In another example of drilling with liner, a non-rotating tubular is used with a two-part bit having a portion rotating within the end of the tubular and another portion rotating around the outer diameter of the tubular. The rotation of each portion of the bit is made possible either by a downhole motor or by rotational force supplied to a separate drill stem from the surface of the well. In either case, the central portion of the bit can be removed after the wellbore has been formed. The liner remains in the wellbore to be cemented therein. A similar arrangement is described in U.S. Pat. No. 5,472,057 and that patent is incorporated herein by reference in its entirety.
Yet another emerging technology offering a savings of time and expense in drilling and creating wellbores, relates to rotary steerable drilling systems. These systems allow the direction of a wellbore to be changed in a predetermined manner as the wellbore is being formed. For example, in one well-known arrangement, a downhole motor having a joint within the motor housing can create a slight deviation in the direction of the wellbore as it is being drilled. Fluid-powered motors have been in use in drilling assemblies in the past. These designs typically utilize a fixed stator and a rotating rotor, which are powered by fluid flow based on the original principles developed by Moineau. Typical of such single-rotor, progressive cavity downhole motor designs used in drilling are U.S. Pat. Nos. 4,711,006 and 4,397,619, incorporated herein in their entirety. The stator in Moineau motors is built out of elastic material like rubber. Other designs have put single-rotor downhole power sections in several components in series, with each stage using a rotor connected to the rotor of the next stage. Typical of these designs are U.S. Pat. Nos. 4,011,917 and 4,764,094, incorporated herein in their entirety.

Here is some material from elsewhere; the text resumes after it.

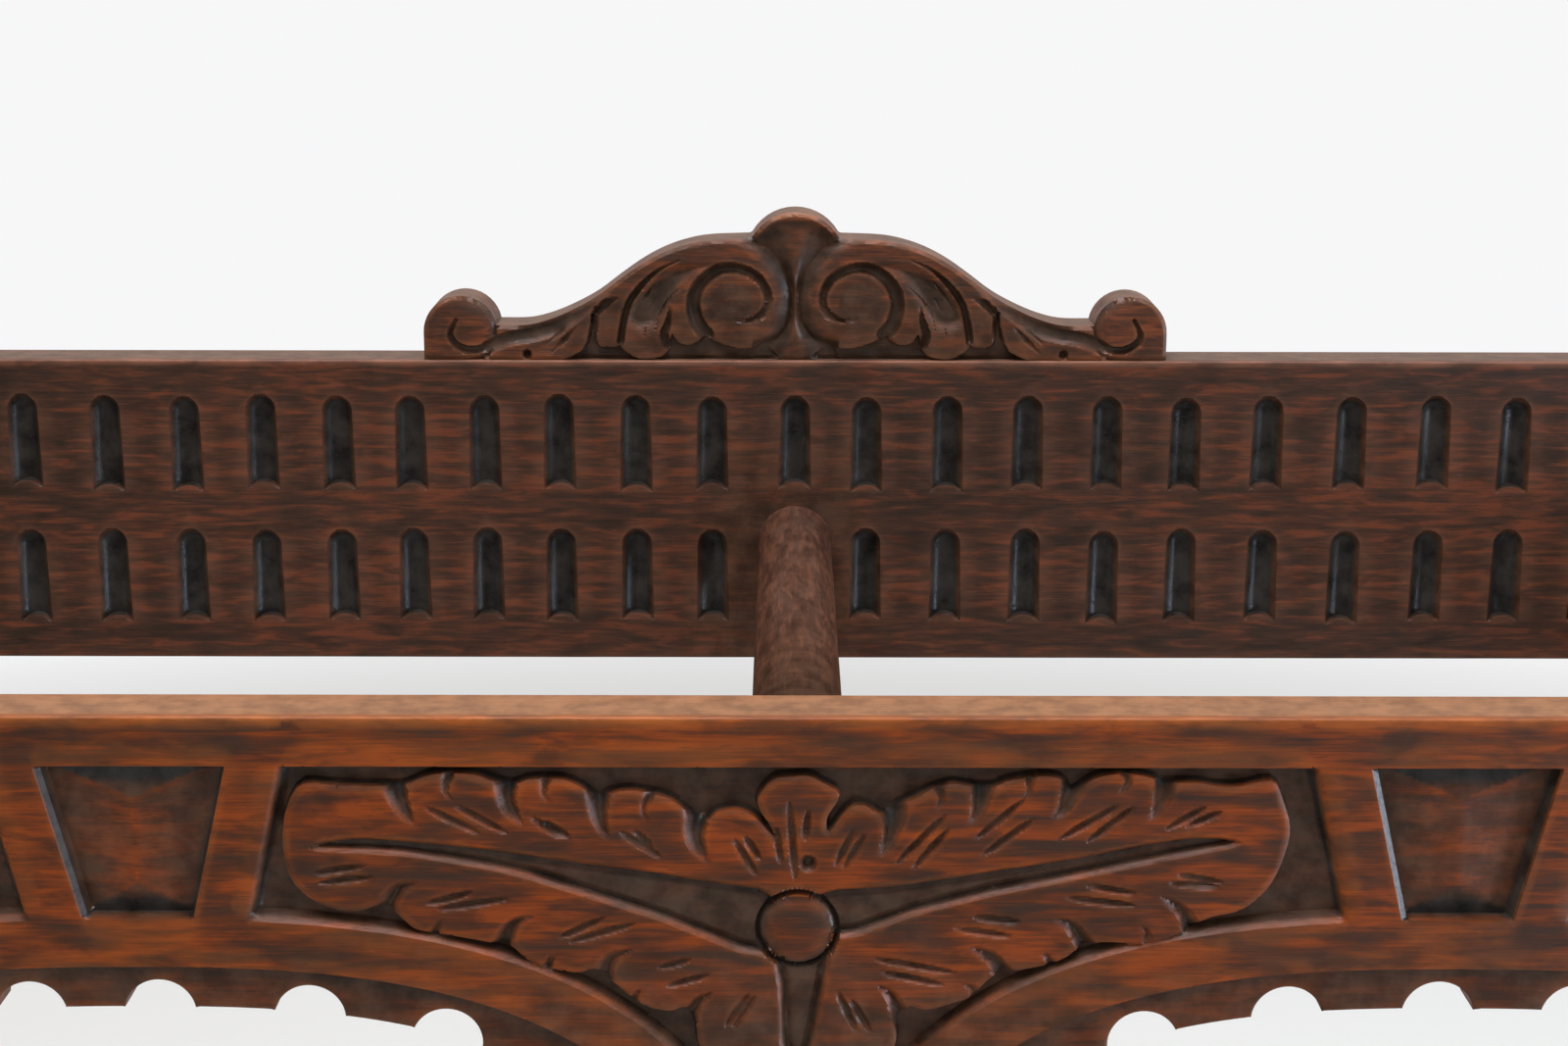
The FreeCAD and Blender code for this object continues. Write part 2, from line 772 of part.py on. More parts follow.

Another means of directional drilling includes the use rotary steerable drilling units with hydraulically operated pads formed on the exterior of a housing near the drill bit. The mechanism relies upon a MWD device (measuring while drilling) to sense gravity and use the magnetic fields of the earth. The pads are able to extend axially to provide a bias against the wall of a borehole or wellbore and thereby influence the direction of the drilling bit therebelow. Rotary steerable drilling is described in U.S. Pat. Nos. 5,553,679, 5,706,905 and 5,520,255 and those patents are incorporated herein by reference in their entirety.
Technology also exists for the expansion of tubulars in a wellbore whereby a tubular of a first diameter may be inserted into a wellbore and later expanded to a greater inside and outside diameter by an expansion tool run into the wellbore on a run-in string. The expansion tool is typically hydraulically powered and exerts a force on the inner surface of the tubular when actuated.
FIGS. 1 and 2 are perspective views of the expansion tool 100 and FIG. 3 is an exploded view thereof. The expansion tool 100 has a body 102 which is hollow and generally tubular with connectors 104 and 106 for connection to other components (not shown) of a downhole assembly. The connectors 104 and 106 are of a reduced diameter (compared to the outside diameter of the longitudinally central body part 108 of the tool 100), and together with three longitudinal flutes 110 on the central body part 108, allow the passage of fluids between the outside of the tool 100 and the interior of a tubular therearound (not shown). The central body part 108 has three lands 112 defined between the three flutes 110, each land 112 being formed with a respective recess 114 to hold a respective roller 116. Each of the recesses 114 has parallel sides and extends radially from the radially perforated tubular core 115 of the tool 100 to the exterior of the respective land 112. Each of the mutually identical rollers 116 is near-cylindrical and slightly barreled. Each of the rollers 116 is mounted by means of a bearing 118 at each end of the respective roller for rotation about a respective rotational axis which is parallel to the longitudinal axis of the tool 100 and radially offset therefrom at 120-degree mutual circumferential separations around the central body 108. The bearings 118 are formed as integral end members of radially slidable pistons 120, one piston 120 being slideably sealed within each radially extended recess 114. The inner end of each piston 120 (FIG. 3) is exposed to the pressure of fluid within the hollow core of the tool 100 by way of the radial perforations in the tubular core 115. In the embodiment shown in FIGS. 1–3, the expander tool is designed to be inserted in a tubular string. It can however, also be used at the end of a tubular string with fluid passing through it via ports formed in its lower end.
After a predetermined section of the tubular has been expanded to a greater diameter, the expansion tool can be deactivated and removed from the wellbore. Methods for expanding tubulars in a wellbore are described and claimed in Publication No. PCT/GB99/04225 and that publication is incorporated by reference in its entirety herein.
There is a need therefore for methods and apparatus for forming a lateral wellbore whereby subsequent trips into the main wellbore are minimized and wherein the wellbore can be formed in a faster, more efficient manner utilizing less time, equipment and personnel. There is a further need for a method of forming a lateral wellbore which utilizes various apparatus which have been developed for unrelated activities in a wellbore.